Module in CIL Format

pp | tee mypegasus.cil
(roleattributeset cil_gen_require system_r)
(typeattributeset cil_gen_require certmonger_t)
(typeattributeset cil_gen_require pegasus_conf_t)
(allow certmonger_t pegasus_conf_t (file (ioctl read getattr lock open)))

The -X option sets a priority for the module. This is also a new feature of the latest version of libselinux . For example, you can load modules of the same type in the server to override the distributor's module:

# semodule --list=full | grep mypegasus
500 mypegasus cil
400 mypegasus pp

If necessary, you can also remove (semodule -r) or temporarily disable (semodule -d) the old module.

In addition to the improved performance when loading and unloading the SELinux modules in CIL format, there is also another advantage. The previously used pp modules were all based on a high-level language, which can be compiled into CIL format with the appropriate compiler. This allows other frameworks to contribute their own rulesets in any language.
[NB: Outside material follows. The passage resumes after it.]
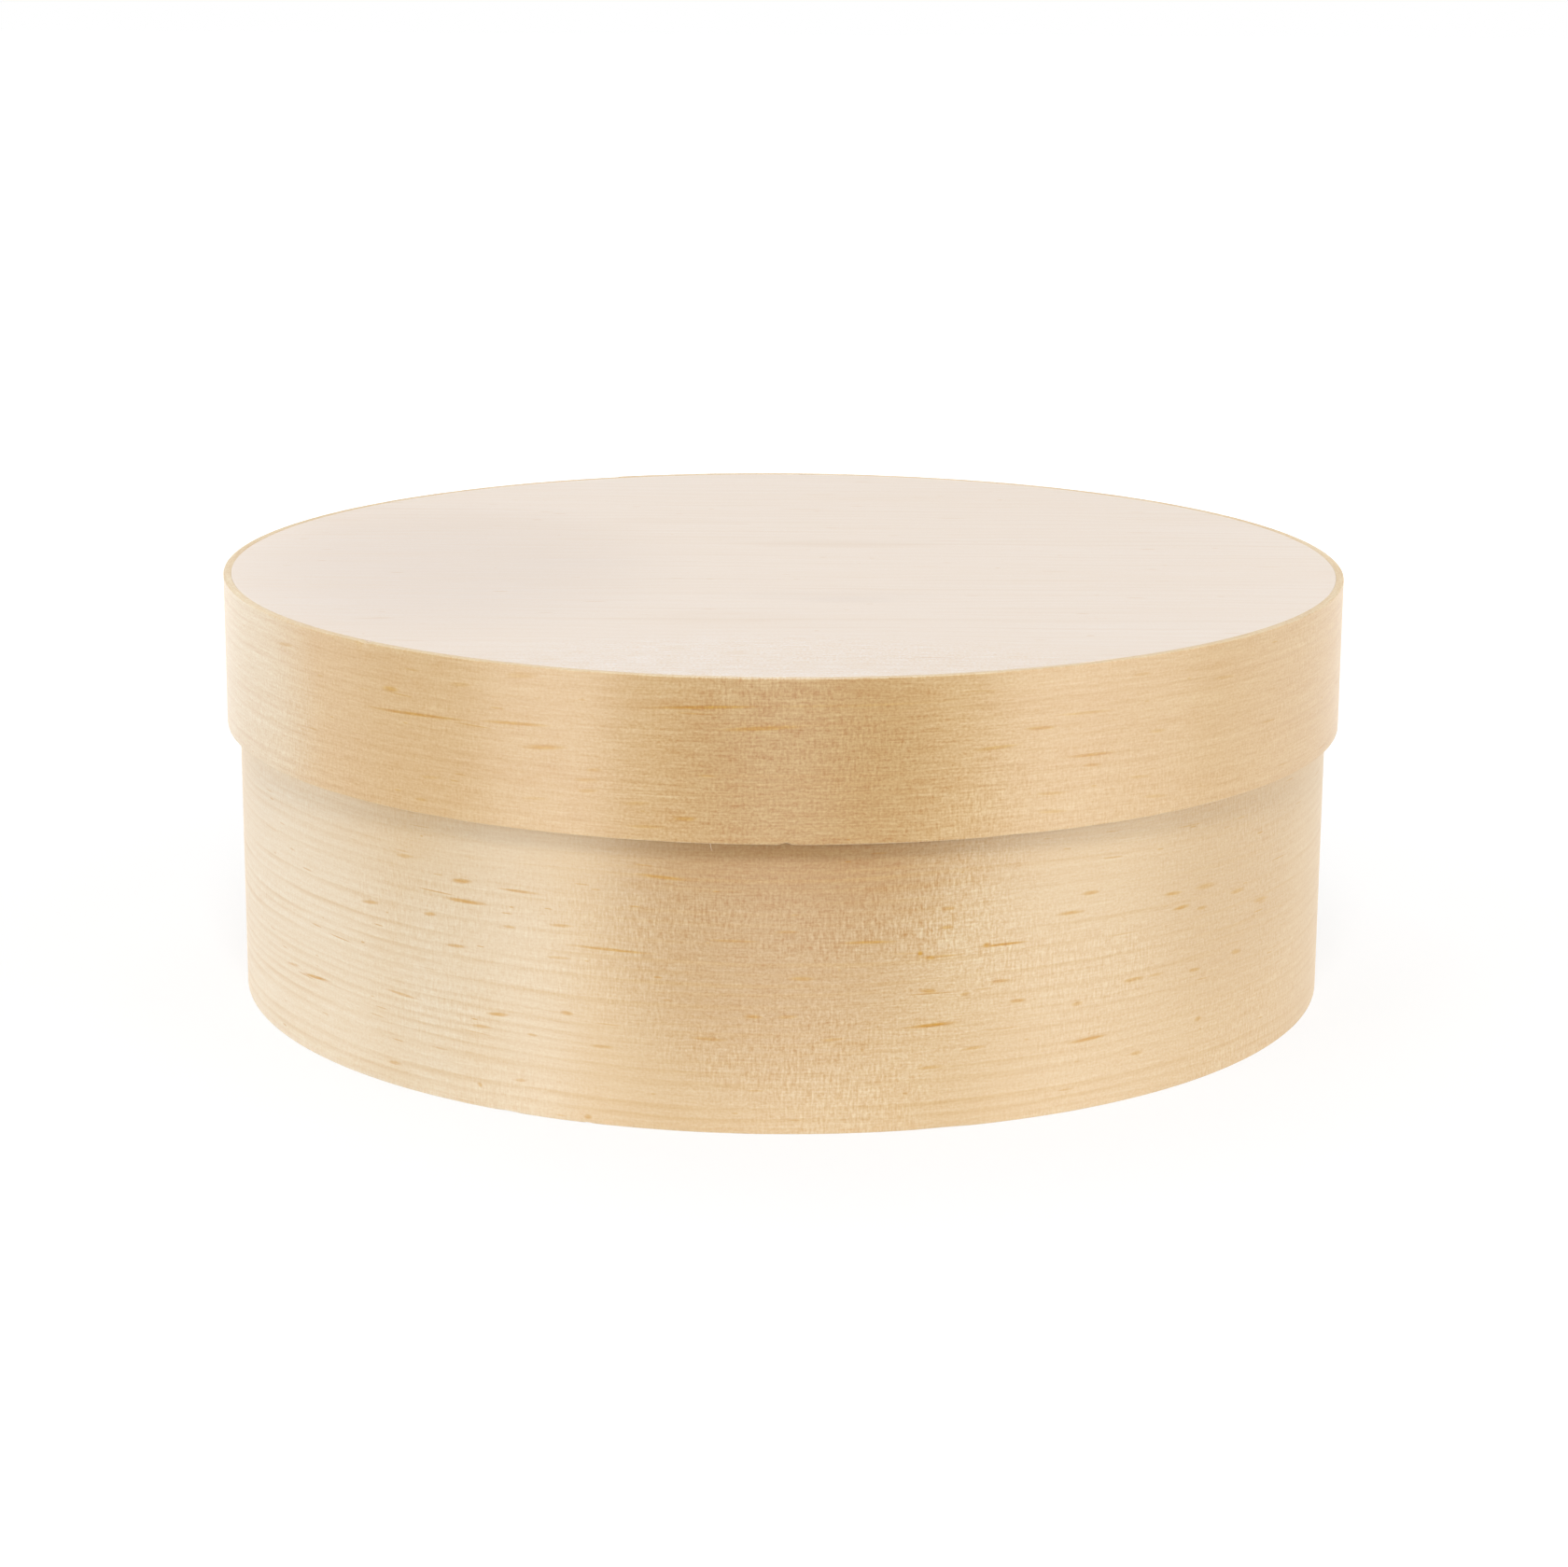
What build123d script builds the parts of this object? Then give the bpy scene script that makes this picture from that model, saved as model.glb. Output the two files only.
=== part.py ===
from build123d import *
import os
from math import cos, degrees, radians, sin

# Round bentwood box with a push-on lid. Lengths are in millimetres and angles in degrees.
# The origin is the centre of the underside, +Z is up and the front is -Y.
# Both strips close in a glued and stapled lap joint at the back, +Y.

# Sizes of the whole box
LID_DIAMETER = 160.0
BOX_HEIGHT = 60.0
LID_HEIGHT = 21.3

# The stock that it is made from
VENEER_THICKNESS = 1.1
LID_DISC_THICKNESS = 2.5
BASE_DISC_THICKNESS = 2.5

# Fits
LID_CLEARANCE = 0.7
GLUE_LINE = 0.1
STAPLE_CLEARANCE = 0.04

# Sanded corners
DISC_ROUNDING = 0.15

# The lap joint, where the skived ends of a strip lie on each other
LAP_LENGTH = 30.0
SKIVED_TIP_THICKNESS = 0.2
LAP_RUN_UP = 14.0
LID_SEAM_ANGLE = 9.0
WALL_SEAM_ANGLE = 0.0

# The staples, bent from flat wire and driven through the lap
WIRE_WIDTH = 0.9
WIRE_THICKNESS = 0.4
WIRE_PROUD = 0.05
STAPLE_CROWN = 7.0
STAPLE_CLINCH_GAP = 1.6
STAPLE_INNER_BEND = 0.25
STAPLE_ROW_OFFSET = 4.0
LID_STAPLE_BOTTOM_MARGIN = 4.9
LID_STAPLE_TOP_MARGIN = 4.7
LID_STAPLE_LEAST_SPACING = 8.0
WALL_STAPLE_BOTTOM_MARGIN = 9.5
WALL_STAPLE_TOP_MARGIN = 10.0
WALL_STAPLE_LEAST_SPACING = 18.0

# Shares, angles and the upward direction
BEND_LIMIT_SHARE = 0.4
FULL_TURN = 360.0
BACK_ANGLE = 90.0
UP = Vector(0, 0, 1)

# Radii and heights that follow from the sizes above
LID_OUTER_RADIUS = LID_DIAMETER / 2
LID_INNER_RADIUS = LID_OUTER_RADIUS - VENEER_THICKNESS
WALL_OUTER_RADIUS = LID_INNER_RADIUS - LID_CLEARANCE
WALL_INNER_RADIUS = WALL_OUTER_RADIUS - VENEER_THICKNESS
WALL_HEIGHT = BOX_HEIGHT - LID_DISC_THICKNESS
LID_BAND_BOTTOM = BOX_HEIGHT - LID_HEIGHT
LAP_THICKNESS = VENEER_THICKNESS + GLUE_LINE + SKIVED_TIP_THICKNESS


def direction(angle):
    """Unit vector in plan, the angle counted anticlockwise from the back's centre line."""
    turned = radians(BACK_ANGLE + angle)
    return Vector(cos(turned), sin(turned))


def bend(start_radius, end_radius, start_angle, end_angle):
    """An arc about the box's axis whose radius may grow or shrink a little on the way."""
    middle_radius = (start_radius + end_radius) / 2
    middle_angle = (start_angle + end_angle) / 2
    return ThreePointArc(
        direction(start_angle) * start_radius,
        direction(middle_angle) * middle_radius,
        direction(end_angle) * end_radius,
    )


def step(start_radius, end_radius, angle):
    """The square end of a skived strip."""
    return Line(direction(angle) * start_radius, direction(angle) * end_radius)


def strip(inner_radius, height, seam_angle):
    """A veneer strip bent into a ring, its skived start under its skived end."""
    outer_radius = inner_radius + VENEER_THICKNESS
    rise = SKIVED_TIP_THICKNESS + GLUE_LINE
    half_lap = degrees(LAP_LENGTH / outer_radius) / 2
    run_up = degrees(LAP_RUN_UP / outer_radius)

    lap_start = seam_angle - half_lap
    lap_end = seam_angle + half_lap
    second_start = lap_start + FULL_TURN
    second_end = lap_end + FULL_TURN
    climb_start = second_start - run_up

    start_tip = inner_radius + SKIVED_TIP_THICKNESS
    outside = [
        step(inner_radius, start_tip, lap_start),
        bend(start_tip, outer_radius, lap_start, lap_end),
        bend(outer_radius, outer_radius, lap_end, climb_start),
        bend(outer_radius, outer_radius + rise, climb_start, second_start),
        bend(outer_radius + rise, outer_radius + rise, second_start, second_end),
    ]
    inside = [
        step(outer_radius + rise, outer_radius + GLUE_LINE, second_end),
        bend(outer_radius + GLUE_LINE, inner_radius + rise, second_end, second_start),
        bend(inner_radius + rise, inner_radius, second_start, climb_start),
        bend(inner_radius, inner_radius, climb_start, lap_start),
    ]
    return extrude(make_face(outside + inside), amount=height)


def staple(inner_radius, seam_angle, height, growth):
    """One staple: its crown outside, its legs through the lap and its ends clinched inside."""
    depth = LAP_THICKNESS + WIRE_PROUD * 2
    hollow = depth - WIRE_THICKNESS * 2
    inner_bend = min(STAPLE_INNER_BEND, hollow * BEND_LIMIT_SHARE)
    around = RectangleRounded(
        depth + growth * 2,
        STAPLE_CROWN + growth * 2,
        inner_bend + WIRE_THICKNESS + growth,
    )
    within = RectangleRounded(
        hollow - growth * 2,
        STAPLE_CROWN - WIRE_THICKNESS * 2 - growth * 2,
        inner_bend - growth,
    )
    clinch_middle = (depth - WIRE_THICKNESS) / 2
    between_ends = Pos(-clinch_middle, 0) * Rectangle(
        WIRE_THICKNESS + growth * 4,
        STAPLE_CLINCH_GAP - growth * 2,
    )
    profile = around - within - between_ends

    row_angle = seam_angle + degrees(STAPLE_ROW_OFFSET / inner_radius)
    outward = direction(row_angle)
    middle = outward * (inner_radius + LAP_THICKNESS / 2) + UP * height
    side = Plane(origin=middle, x_dir=outward, z_dir=outward.cross(UP))
    return extrude(side * profile, amount=WIRE_WIDTH / 2 + growth, both=True)


def staple_heights(lowest, highest, least_spacing):
    """Heights of a row's staples: as many as fit, spread evenly between two heights."""
    gaps = int((highest - lowest) // least_spacing)
    if gaps < 1:
        return [(lowest + highest) / 2]
    return [lowest + (highest - lowest) * place / gaps for place in range(gaps + 1)]


def staple_row(inner_radius, seam_angle, heights, growth):
    """The staples of one lap joint, or the pockets for them if they are grown."""
    return [staple(inner_radius, seam_angle, height, growth) for height in heights]


def disc(radius, thickness, height):
    """A flat wooden disc with lightly sanded edges, standing on the given height."""
    blank = Cylinder(radius, thickness, align=(Align.CENTER, Align.CENTER, Align.MIN))
    rims = blank.edges().filter_by(GeomType.CIRCLE)
    return Pos(0, 0, height) * fillet(rims, min(DISC_ROUNDING, thickness * BEND_LIMIT_SHARE))


def stapled_strip(inner_radius, bottom, height, seam_angle, heights):
    """A strip standing on the given height, with pockets for its staples."""
    ring = Pos(0, 0, bottom) * strip(inner_radius, height, seam_angle)
    for pocket in staple_row(inner_radius, seam_angle, heights, STAPLE_CLEARANCE):
        ring = ring - pocket
    return ring


# Heights of the staples' middles, below the lid disc and above the box's underside
lid_staple_heights = staple_heights(
    LID_BAND_BOTTOM + LID_STAPLE_BOTTOM_MARGIN,
    WALL_HEIGHT - LID_STAPLE_TOP_MARGIN,
    LID_STAPLE_LEAST_SPACING,
)
wall_staple_heights = staple_heights(
    WALL_STAPLE_BOTTOM_MARGIN,
    WALL_HEIGHT - WALL_STAPLE_TOP_MARGIN,
    WALL_STAPLE_LEAST_SPACING,
)

# The lid
lid_disc = disc(LID_INNER_RADIUS - GLUE_LINE, LID_DISC_THICKNESS, WALL_HEIGHT)
lid_band = stapled_strip(
    LID_INNER_RADIUS, LID_BAND_BOTTOM, LID_HEIGHT, LID_SEAM_ANGLE, lid_staple_heights
)
lid_staples = staple_row(LID_INNER_RADIUS, LID_SEAM_ANGLE, lid_staple_heights, 0)

# The box body
base_disc = disc(WALL_INNER_RADIUS - GLUE_LINE, BASE_DISC_THICKNESS, 0)
body_wall = stapled_strip(
    WALL_INNER_RADIUS, 0, WALL_HEIGHT, WALL_SEAM_ANGLE, wall_staple_heights
)
body_staples = staple_row(WALL_INNER_RADIUS, WALL_SEAM_ANGLE, wall_staple_heights, 0)

nodes = {
    "lid_disc": [lid_disc],
    "lid_band": [lid_band],
    "lid_staples": lid_staples,
    "base_disc": [base_disc],
    "body_wall": [body_wall],
    "body_staples": body_staples,
}

os.makedirs("parts", exist_ok=True)
for name, shapes in nodes.items():
    solids = [solid for shape in shapes for solid in shape.solids()]
    whole = solids[0] if len(solids) == 1 else Compound(children=solids)
    whole.label = name
    export_step(whole, f"parts/{name}.step")
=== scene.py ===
"""Round bentwood cheese box with a push-on lid, in bare wood veneer.

Lengths are in metres unless a name says millimetres. The origin is the centre of the underside, +Z is up,
the front is -Y, and the lap joints of both veneer strips are at the back, +Y.
"""

import math
from collections import namedtuple
from types import SimpleNamespace

import bmesh
import bpy
from bpy.props import FloatProperty, FloatVectorProperty, IntProperty, PointerProperty
from mathutils import Matrix, Vector, noise


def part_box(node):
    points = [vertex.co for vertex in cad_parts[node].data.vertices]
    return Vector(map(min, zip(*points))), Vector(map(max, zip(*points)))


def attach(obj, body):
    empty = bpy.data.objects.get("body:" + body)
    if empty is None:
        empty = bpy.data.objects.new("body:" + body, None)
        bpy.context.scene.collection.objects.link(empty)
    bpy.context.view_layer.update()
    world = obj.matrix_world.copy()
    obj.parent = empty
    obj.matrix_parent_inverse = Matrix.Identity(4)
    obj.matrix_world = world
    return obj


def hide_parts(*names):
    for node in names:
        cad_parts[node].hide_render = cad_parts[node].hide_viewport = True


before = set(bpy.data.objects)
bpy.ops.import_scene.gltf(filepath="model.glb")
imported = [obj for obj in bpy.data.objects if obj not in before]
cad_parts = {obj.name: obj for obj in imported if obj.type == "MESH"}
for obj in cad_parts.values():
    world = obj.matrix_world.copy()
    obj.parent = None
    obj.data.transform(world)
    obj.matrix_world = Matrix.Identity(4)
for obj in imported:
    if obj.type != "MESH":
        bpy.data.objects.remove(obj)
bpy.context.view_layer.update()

bl_info = {
    "name": "Cheese box",
    "version": (1, 0, 0),
    "blender": (4, 5, 0),
    "location": "3D View > Sidebar > Cheese box",
    "description": "A round bentwood cheese box with a push-on lid",
    "category": "Object",
}

MM = 0.001
GRAIN_MAP = "grain"

# The strips are made this much smaller than the solids, so that they stay inside them
INSET = 0.02 * MM

# The photograph's frame, in pixels
PHOTO_WIDTH = 1680
PHOTO_HEIGHT = 1679
SENSOR_WIDTH_MM = 36.0

# Helper attributes that the strip's tree leaves on its mesh
ALONG = "share_along"
ACROSS = "place_across"

# An attribute that is 1 on the cut edges of a strip and 0 on its faces, and three for wide soft patches:
# painted shade with some warmer wood, painted sheen, and raised fibres
CUT_EDGE = "cut_edge"
WARM_WOOD_AND_SHADE = "warm_wood"
PAINTED_SHEEN = "pale_wood"
RAISED_FIBRES = "raised_fibres"

BAND_LOW, BAND_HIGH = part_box("lid_band")
WALL_LOW, WALL_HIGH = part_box("body_wall")
LID_DISC_LOW, LID_DISC_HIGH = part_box("lid_disc")
BASE_DISC_LOW, BASE_DISC_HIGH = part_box("base_disc")
BAND_RADIUS = (BAND_HIGH.x - BAND_LOW.x) / 2 - INSET
WALL_RADIUS = (WALL_HIGH.x - WALL_LOW.x) / 2 - INSET

# A mark's oval is drawn this much longer and wider than the mark, because it fades towards its rim
FADE_LENGTH = 1.45
FADE_WIDTH = 2.6

# A soft patch has faded out where the square of the way to its rim reaches this share
PATCH_FADE_SHARE = 1.5

# A mark seen in the photograph: its two ends in pixels, its width in millimetres and how strong it is
Mark = namedtuple("Mark", "left left_level right right_level width strength")

BAND_MARKS = (
    Mark(400, 758, 496, 772, 0.22, 0.85),
    Mark(521, 773, 586, 778, 0.24, 0.85),
    Mark(561, 800, 604, 801, 0.34, 0.75),
    Mark(410, 737, 426, 739, 0.42, 0.7),
    Mark(298, 689, 313, 692, 0.3, 0.5),
    Mark(544, 723, 573, 724, 0.5, 0.35),
    Mark(482, 733, 504, 734, 0.3, 0.35),
    Mark(628, 825, 644, 825, 0.26, 0.5),
    Mark(616, 835, 640, 836, 0.26, 0.45),
    Mark(620, 847, 640, 847, 0.26, 0.45),
    Mark(445, 856, 458, 858, 0.24, 0.45),
    Mark(450, 832, 470, 834, 0.22, 0.35),
    Mark(560, 855, 586, 856, 0.22, 0.3),
    Mark(666, 861, 696, 861, 0.26, 0.4),
    Mark(722, 877, 746, 877, 0.3, 0.65),
    Mark(673, 885, 712, 886, 0.24, 0.45),
    Mark(701, 758, 812, 757, 0.24, 0.85),
    Mark(777, 782, 855, 779, 0.32, 0.75),
    Mark(812, 757, 1010, 752, 0.2, 0.25),
    Mark(1046, 804, 1090, 798, 0.24, 0.6),
    Mark(1100, 781, 1130, 779, 0.26, 0.75),
    Mark(1136, 766, 1190, 761, 0.22, 0.5),
    Mark(1146, 811, 1192, 806, 0.24, 0.85),
    Mark(1161, 820, 1179, 819, 0.24, 0.65),
    Mark(1111, 851, 1141, 849, 0.24, 0.5),
    Mark(1112, 870, 1142, 869, 0.24, 0.45),
    Mark(1210, 833, 1232, 831, 0.22, 0.35),
    Mark(1225, 854, 1250, 852, 0.24, 0.35),
    Mark(1232, 784, 1249, 782, 0.26, 0.4),
    Mark(1214, 724, 1233, 721, 0.24, 0.35),
    Mark(1302, 727, 1322, 724, 0.22, 0.35),
)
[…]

As long as you have a compiler that translates to CIL format, the SELinux security server can easily use any of these rulesets (Figure 1). Of course, you can write your policy module directly in CIL format. For information about the language and its syntax, see the SELinux wiki [1].

Figure 1: Policy modules can now be loaded into the security server in CIL format.

Conclusions

The new CIL format not only boosts the performance of SELinux modules, but improves their readability and comprehensibility. Thanks to the new module priorities, it is easily possible to extend existing rulesets. The module with the highest priority simply overrides the instructions from another module with the same name, but with a lower priority. This is interesting for upstream projects where a new policy exists that is not part of the Linux distribution. Users can thus download the upstream policy and load it with a higher priority than the distribution policy. This certainly helps to facilitate the handling of SELinux policies.